Input for this task:
[Start]

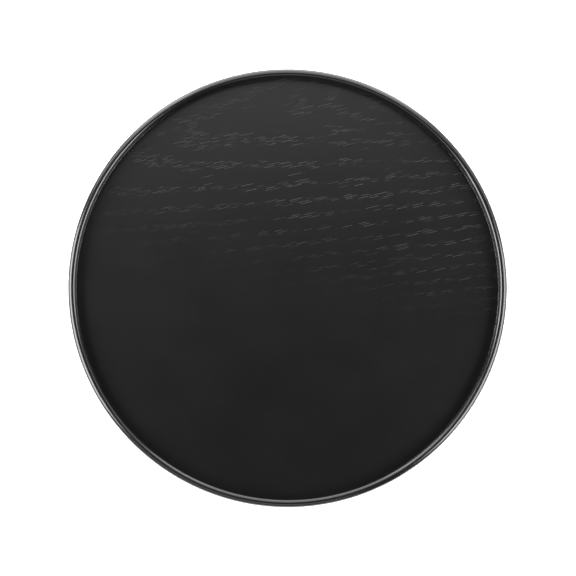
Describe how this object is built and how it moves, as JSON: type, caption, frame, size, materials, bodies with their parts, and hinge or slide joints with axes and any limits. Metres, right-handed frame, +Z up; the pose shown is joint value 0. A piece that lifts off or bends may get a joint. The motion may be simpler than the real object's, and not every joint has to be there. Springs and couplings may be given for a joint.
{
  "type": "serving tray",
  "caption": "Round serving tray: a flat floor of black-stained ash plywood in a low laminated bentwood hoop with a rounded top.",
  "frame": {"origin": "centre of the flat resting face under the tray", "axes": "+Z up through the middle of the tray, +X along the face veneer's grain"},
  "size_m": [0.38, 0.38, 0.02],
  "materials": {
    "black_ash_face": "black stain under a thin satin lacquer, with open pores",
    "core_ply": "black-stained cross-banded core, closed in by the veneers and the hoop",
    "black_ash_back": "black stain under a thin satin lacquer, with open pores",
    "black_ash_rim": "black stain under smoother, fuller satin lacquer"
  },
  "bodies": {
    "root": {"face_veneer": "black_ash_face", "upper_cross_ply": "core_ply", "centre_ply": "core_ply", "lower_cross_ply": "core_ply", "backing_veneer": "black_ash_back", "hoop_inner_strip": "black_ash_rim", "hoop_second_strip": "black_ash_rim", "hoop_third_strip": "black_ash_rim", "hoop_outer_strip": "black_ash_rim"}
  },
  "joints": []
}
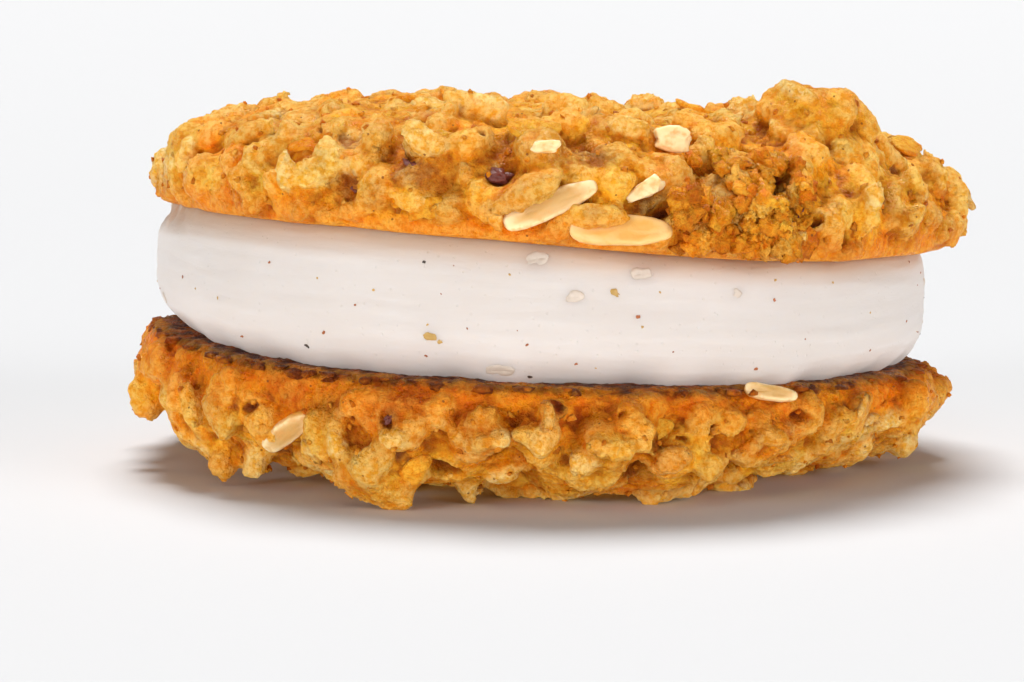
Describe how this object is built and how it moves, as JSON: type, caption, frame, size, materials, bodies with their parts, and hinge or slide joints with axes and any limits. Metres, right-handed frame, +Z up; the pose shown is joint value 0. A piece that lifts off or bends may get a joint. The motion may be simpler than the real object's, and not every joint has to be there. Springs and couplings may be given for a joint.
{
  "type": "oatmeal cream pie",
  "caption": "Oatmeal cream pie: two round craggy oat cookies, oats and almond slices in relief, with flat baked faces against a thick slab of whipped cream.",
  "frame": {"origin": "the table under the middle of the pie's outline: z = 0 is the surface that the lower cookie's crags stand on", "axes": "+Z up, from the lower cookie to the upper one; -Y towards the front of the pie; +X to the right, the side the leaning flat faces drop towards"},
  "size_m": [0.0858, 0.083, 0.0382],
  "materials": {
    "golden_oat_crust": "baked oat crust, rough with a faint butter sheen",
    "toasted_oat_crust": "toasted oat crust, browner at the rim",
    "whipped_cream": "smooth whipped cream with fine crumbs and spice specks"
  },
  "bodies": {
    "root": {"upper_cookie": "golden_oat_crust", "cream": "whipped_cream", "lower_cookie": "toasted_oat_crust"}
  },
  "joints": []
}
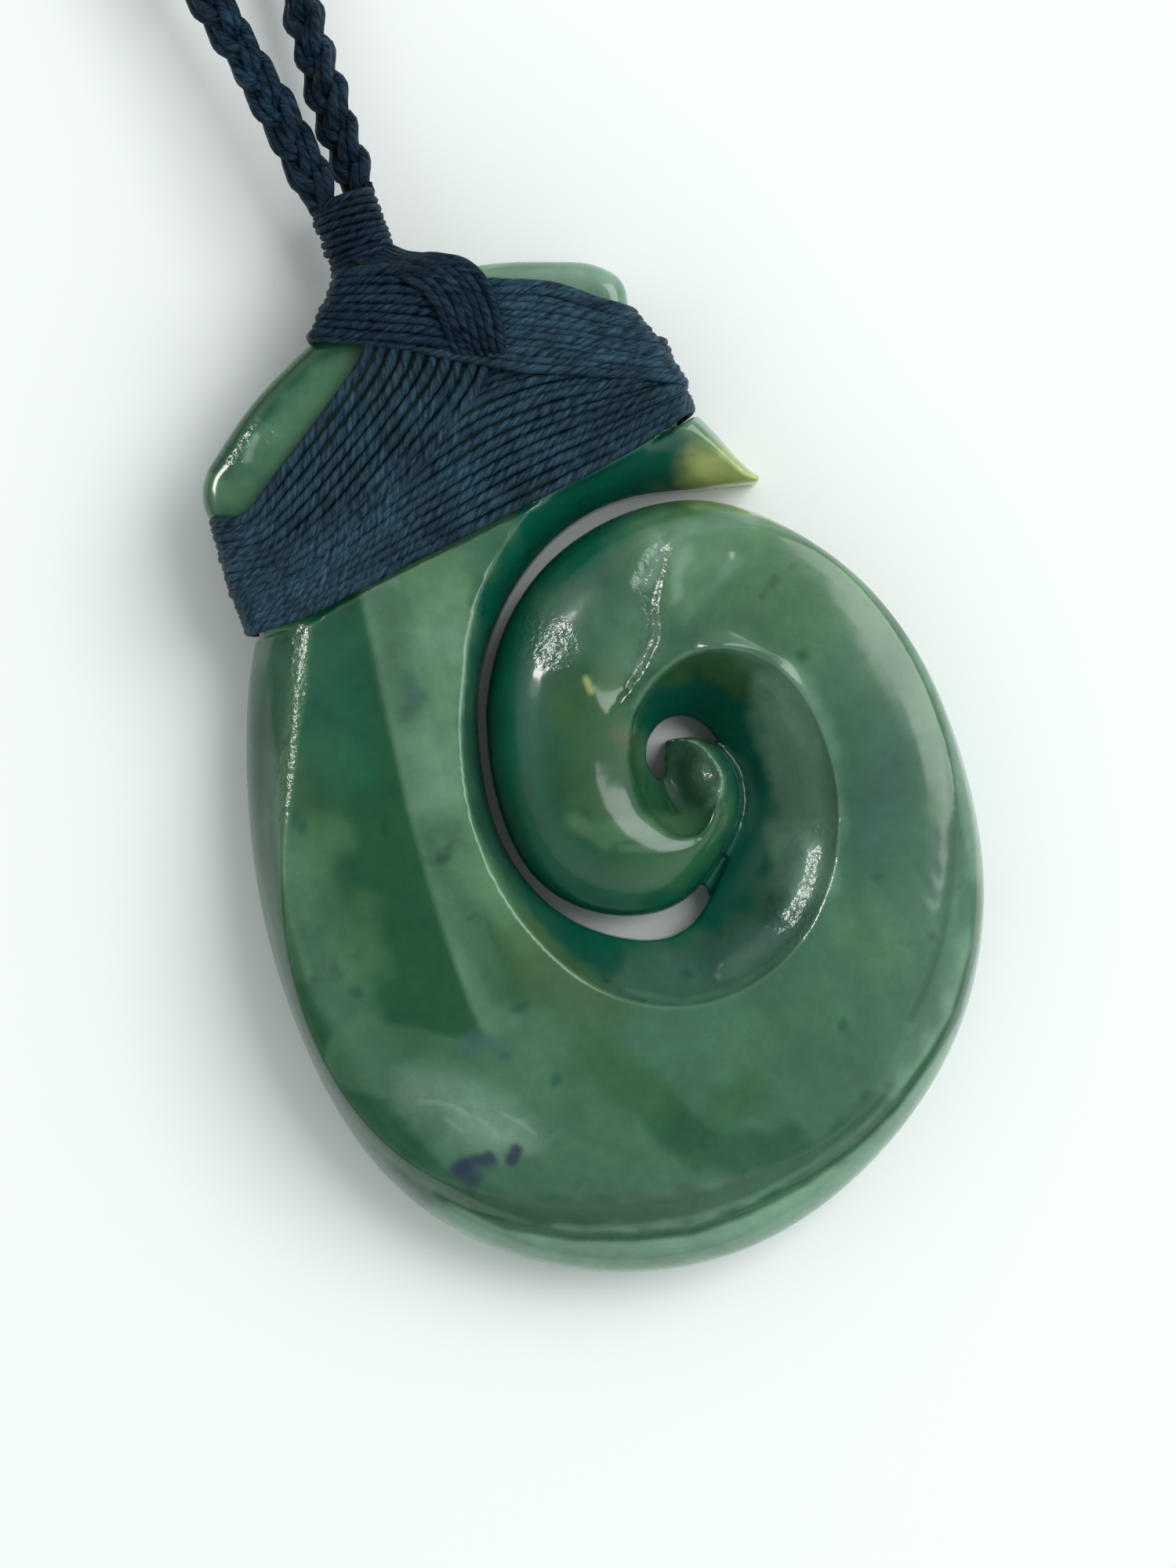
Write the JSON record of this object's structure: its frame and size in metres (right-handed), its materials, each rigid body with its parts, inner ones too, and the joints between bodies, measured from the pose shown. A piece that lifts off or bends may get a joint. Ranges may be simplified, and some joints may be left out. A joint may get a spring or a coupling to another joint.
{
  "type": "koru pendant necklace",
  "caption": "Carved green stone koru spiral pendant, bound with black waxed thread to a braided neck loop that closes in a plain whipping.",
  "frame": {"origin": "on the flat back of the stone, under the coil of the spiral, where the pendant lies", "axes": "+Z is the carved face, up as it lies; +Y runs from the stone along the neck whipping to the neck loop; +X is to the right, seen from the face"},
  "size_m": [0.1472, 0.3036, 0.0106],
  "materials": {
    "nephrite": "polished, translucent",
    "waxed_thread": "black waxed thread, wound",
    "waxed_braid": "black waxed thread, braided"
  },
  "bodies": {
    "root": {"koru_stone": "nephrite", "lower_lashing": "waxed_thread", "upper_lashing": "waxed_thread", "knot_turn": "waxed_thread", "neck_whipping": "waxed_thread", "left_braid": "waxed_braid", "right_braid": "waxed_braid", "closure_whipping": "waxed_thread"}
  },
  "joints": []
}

[End]

Exercise prompt:
Reproduce all of the material above word for word.

Final answer:
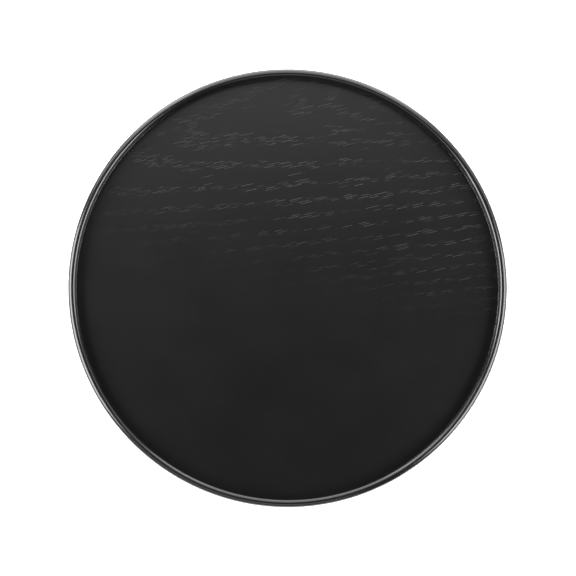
Describe how this object is built and how it moves, as JSON: type, caption, frame, size, materials, bodies with their parts, and hinge or slide joints with axes and any limits. Metres, right-handed frame, +Z up; the pose shown is joint value 0. A piece that lifts off or bends may get a joint. The motion may be simpler than the real object's, and not every joint has to be there. Springs and couplings may be given for a joint.
{
  "type": "serving tray",
  "caption": "Round serving tray: a flat floor of black-stained ash plywood in a low laminated bentwood hoop with a rounded top.",
  "frame": {"origin": "centre of the flat resting face under the tray", "axes": "+Z up through the middle of the tray, +X along the face veneer's grain"},
  "size_m": [0.38, 0.38, 0.02],
  "materials": {
    "black_ash_face": "black stain under a thin satin lacquer, with open pores",
    "core_ply": "black-stained cross-banded core, closed in by the veneers and the hoop",
    "black_ash_back": "black stain under a thin satin lacquer, with open pores",
    "black_ash_rim": "black stain under smoother, fuller satin lacquer"
  },
  "bodies": {
    "root": {"face_veneer": "black_ash_face", "upper_cross_ply": "core_ply", "centre_ply": "core_ply", "lower_cross_ply": "core_ply", "backing_veneer": "black_ash_back", "hoop_inner_strip": "black_ash_rim", "hoop_second_strip": "black_ash_rim", "hoop_third_strip": "black_ash_rim", "hoop_outer_strip": "black_ash_rim"}
  },
  "joints": []
}
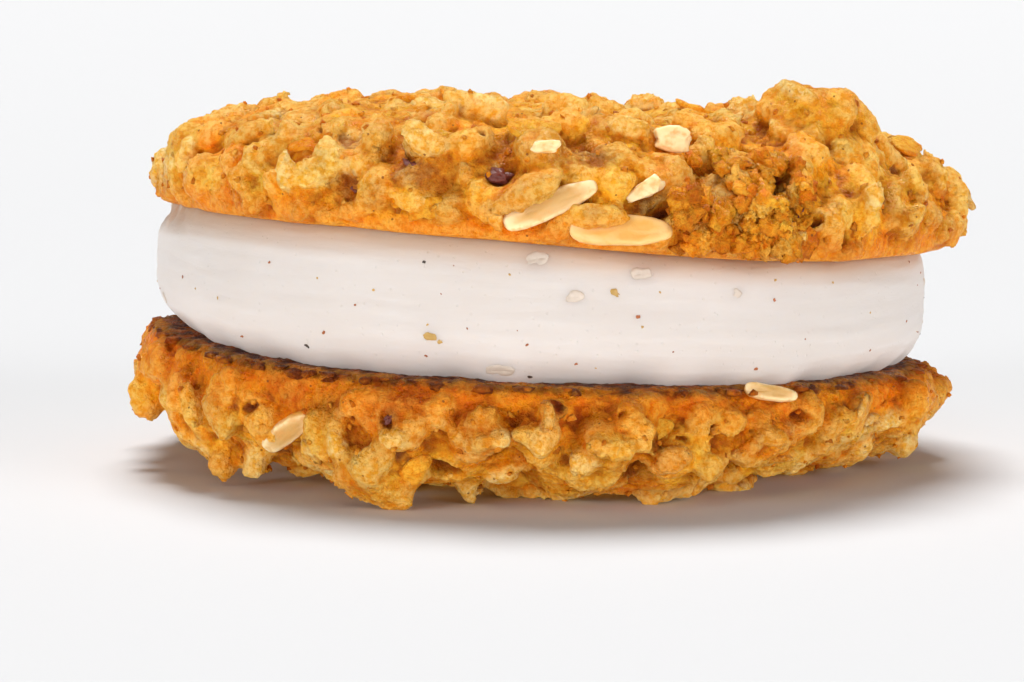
Describe how this object is built and how it moves, as JSON: type, caption, frame, size, materials, bodies with their parts, and hinge or slide joints with axes and any limits. Metres, right-handed frame, +Z up; the pose shown is joint value 0. A piece that lifts off or bends may get a joint. The motion may be simpler than the real object's, and not every joint has to be there. Springs and couplings may be given for a joint.
{
  "type": "oatmeal cream pie",
  "caption": "Oatmeal cream pie: two round craggy oat cookies, oats and almond slices in relief, with flat baked faces against a thick slab of whipped cream.",
  "frame": {"origin": "the table under the middle of the pie's outline: z = 0 is the surface that the lower cookie's crags stand on", "axes": "+Z up, from the lower cookie to the upper one; -Y towards the front of the pie; +X to the right, the side the leaning flat faces drop towards"},
  "size_m": [0.0858, 0.083, 0.0382],
  "materials": {
    "golden_oat_crust": "baked oat crust, rough with a faint butter sheen",
    "toasted_oat_crust": "toasted oat crust, browner at the rim",
    "whipped_cream": "smooth whipped cream with fine crumbs and spice specks"
  },
  "bodies": {
    "root": {"upper_cookie": "golden_oat_crust", "cream": "whipped_cream", "lower_cookie": "toasted_oat_crust"}
  },
  "joints": []
}
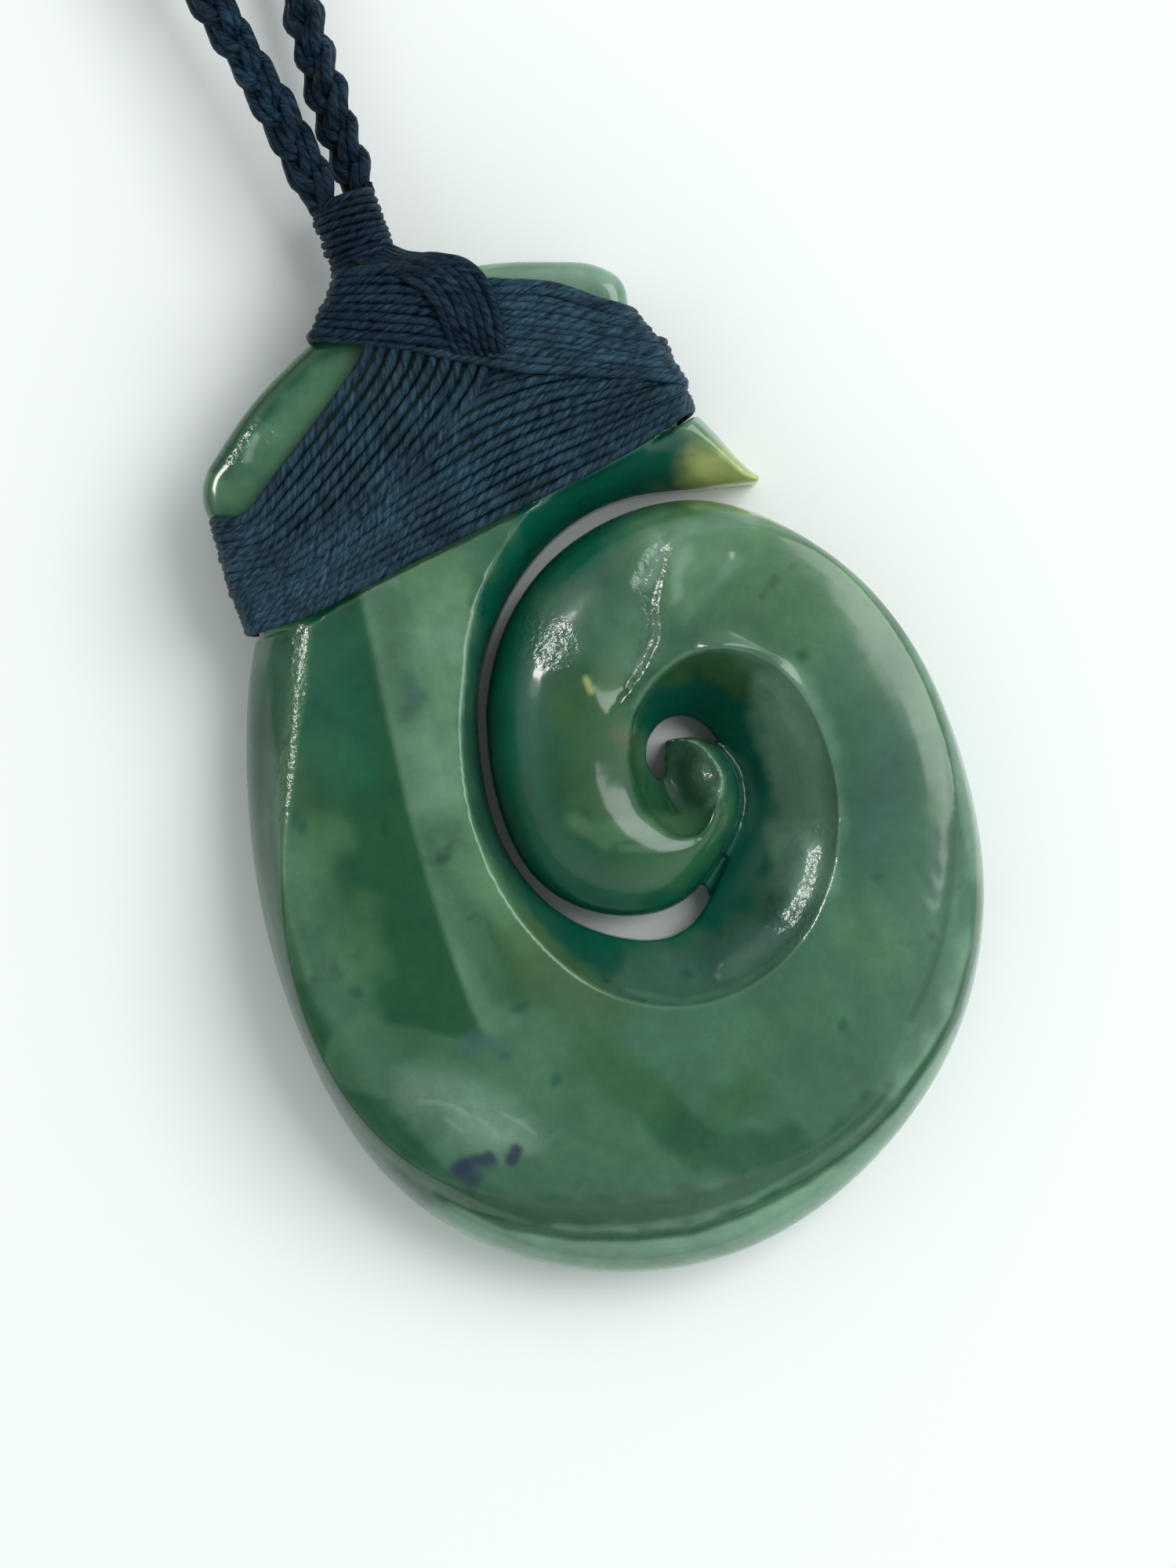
Write the JSON record of this object's structure: its frame and size in metres (right-handed), its materials, each rigid body with its parts, inner ones too, and the joints between bodies, measured from the pose shown. A piece that lifts off or bends may get a joint. Ranges may be simplified, and some joints may be left out. A joint may get a spring or a coupling to another joint.
{
  "type": "koru pendant necklace",
  "caption": "Carved green stone koru spiral pendant, bound with black waxed thread to a braided neck loop that closes in a plain whipping.",
  "frame": {"origin": "on the flat back of the stone, under the coil of the spiral, where the pendant lies", "axes": "+Z is the carved face, up as it lies; +Y runs from the stone along the neck whipping to the neck loop; +X is to the right, seen from the face"},
  "size_m": [0.1472, 0.3036, 0.0106],
  "materials": {
    "nephrite": "polished, translucent",
    "waxed_thread": "black waxed thread, wound",
    "waxed_braid": "black waxed thread, braided"
  },
  "bodies": {
    "root": {"koru_stone": "nephrite", "lower_lashing": "waxed_thread", "upper_lashing": "waxed_thread", "knot_turn": "waxed_thread", "neck_whipping": "waxed_thread", "left_braid": "waxed_braid", "right_braid": "waxed_braid", "closure_whipping": "waxed_thread"}
  },
  "joints": []
}